Exercise instructions :: Beneath this task is a listing; retype all of it exactly.

Dataset extract ::
________________________________________

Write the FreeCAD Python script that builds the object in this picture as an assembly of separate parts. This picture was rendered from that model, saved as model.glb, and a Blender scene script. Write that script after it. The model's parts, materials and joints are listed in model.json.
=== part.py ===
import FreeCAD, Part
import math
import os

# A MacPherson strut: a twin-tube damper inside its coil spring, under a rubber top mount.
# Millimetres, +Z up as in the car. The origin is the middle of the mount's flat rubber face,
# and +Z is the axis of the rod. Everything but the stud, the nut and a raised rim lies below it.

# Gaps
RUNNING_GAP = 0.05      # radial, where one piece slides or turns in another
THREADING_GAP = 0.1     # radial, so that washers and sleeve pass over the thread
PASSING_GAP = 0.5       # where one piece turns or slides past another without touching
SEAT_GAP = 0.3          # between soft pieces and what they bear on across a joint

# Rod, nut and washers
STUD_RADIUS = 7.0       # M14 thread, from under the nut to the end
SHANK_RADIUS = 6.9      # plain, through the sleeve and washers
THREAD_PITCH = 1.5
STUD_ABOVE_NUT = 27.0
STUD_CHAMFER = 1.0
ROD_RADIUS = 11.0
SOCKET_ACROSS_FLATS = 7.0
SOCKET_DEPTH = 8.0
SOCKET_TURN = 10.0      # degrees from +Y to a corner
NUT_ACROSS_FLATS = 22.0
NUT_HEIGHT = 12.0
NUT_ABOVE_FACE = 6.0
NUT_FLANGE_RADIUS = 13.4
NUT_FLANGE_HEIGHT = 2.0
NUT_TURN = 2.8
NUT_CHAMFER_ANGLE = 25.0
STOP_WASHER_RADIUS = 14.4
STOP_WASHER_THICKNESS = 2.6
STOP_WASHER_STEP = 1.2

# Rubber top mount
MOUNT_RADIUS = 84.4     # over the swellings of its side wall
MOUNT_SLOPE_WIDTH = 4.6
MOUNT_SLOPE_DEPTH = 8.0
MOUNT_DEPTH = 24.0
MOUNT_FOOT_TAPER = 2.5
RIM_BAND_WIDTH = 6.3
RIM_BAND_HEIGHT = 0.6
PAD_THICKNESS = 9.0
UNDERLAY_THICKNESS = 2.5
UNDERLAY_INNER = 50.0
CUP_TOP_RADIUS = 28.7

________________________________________

Written solution ::
Write the FreeCAD Python script that builds the object in this picture as an assembly of separate parts. This picture was rendered from that model, saved as model.glb, and a Blender scene script. Write that script after it. The model's parts, materials and joints are listed in model.json.
=== part.py ===
import FreeCAD, Part
import math
import os

# A MacPherson strut: a twin-tube damper inside its coil spring, under a rubber top mount.
# Millimetres, +Z up as in the car. The origin is the middle of the mount's flat rubber face,
# and +Z is the axis of the rod. Everything but the stud, the nut and a raised rim lies below it.

# Gaps
RUNNING_GAP = 0.05      # radial, where one piece slides or turns in another
THREADING_GAP = 0.1     # radial, so that washers and sleeve pass over the thread
PASSING_GAP = 0.5       # where one piece turns or slides past another without touching
SEAT_GAP = 0.3          # between soft pieces and what they bear on across a joint

# Rod, nut and washers
STUD_RADIUS = 7.0       # M14 thread, from under the nut to the end
SHANK_RADIUS = 6.9      # plain, through the sleeve and washers
THREAD_PITCH = 1.5
STUD_ABOVE_NUT = 27.0
STUD_CHAMFER = 1.0
ROD_RADIUS = 11.0
SOCKET_ACROSS_FLATS = 7.0
SOCKET_DEPTH = 8.0
SOCKET_TURN = 10.0      # degrees from +Y to a corner
NUT_ACROSS_FLATS = 22.0
NUT_HEIGHT = 12.0
NUT_ABOVE_FACE = 6.0
NUT_FLANGE_RADIUS = 13.4
NUT_FLANGE_HEIGHT = 2.0
NUT_TURN = 2.8
NUT_CHAMFER_ANGLE = 25.0
STOP_WASHER_RADIUS = 14.4
STOP_WASHER_THICKNESS = 2.6
STOP_WASHER_STEP = 1.2

# Rubber top mount
MOUNT_RADIUS = 84.4     # over the swellings of its side wall
MOUNT_SLOPE_WIDTH = 4.6
MOUNT_SLOPE_DEPTH = 8.0
MOUNT_DEPTH = 24.0
MOUNT_FOOT_TAPER = 2.5
RIM_BAND_WIDTH = 6.3
RIM_BAND_HEIGHT = 0.6
PAD_THICKNESS = 9.0
UNDERLAY_THICKNESS = 2.5
UNDERLAY_INNER = 50.0
CUP_TOP_RADIUS = 28.7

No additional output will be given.